As soon as the links were removed, my ranking was removed from this keyword combo. I've not been able to duplicate this since update Austin. Now, it seems the more I link out to important and useful information, the less it affects my ranking status.
But alas, it helps my visitors and that's all that matters... right? :)
| 12:35 am on Nov 8, 2004 (gmt 0)|
Uhm... where i live there's not a lot of forests, but i think there might have been sometime in the past. Anyway, we've got a saying that goes something like "i can't see the forest for trees" - meaning, basically (trying to get on topic here) that if you're inside the box, describing the box is, well, impossible.
So, let's assume it's something else.

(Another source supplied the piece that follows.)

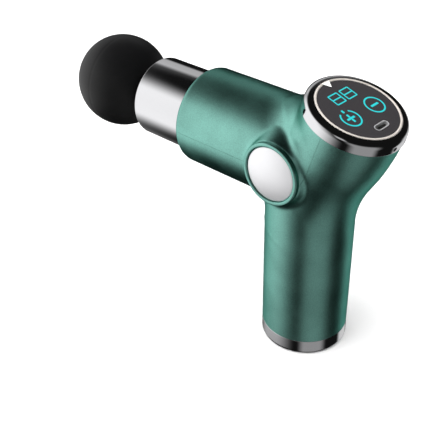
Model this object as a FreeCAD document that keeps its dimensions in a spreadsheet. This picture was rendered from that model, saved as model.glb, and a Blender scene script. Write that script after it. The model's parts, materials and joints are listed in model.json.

Let's say you had, well, let's just say 1000 students of any discipline, and you had been given a task to pick the ten best ones, aka the top 1%. What would you do? ...okay, but then what about if they suddently more or less all had figured out how to get those A grades, how would you do then?
You know that some of the good guys are plain lazy, and you know that all of the bad guys are cheating, and you know that if you want to be best at picking that 1% then you just can't afford to rely solely on those grades anymore (although you still need them to some extent), so... what's next?
Oh, and it has to be a really simple solution too, btw.
Edit: Reference to "Generic head ache pill name" removed
| 1:24 am on Nov 8, 2004 (gmt 0)|
Fascinating Claus (reminds me of the riddle)
So if Site A always lies, and Site B always tells the truth, Google need just ask one site what the other would say is the best... and then rank the opposite first.
Pardon me, I'm going to go link to my competitors.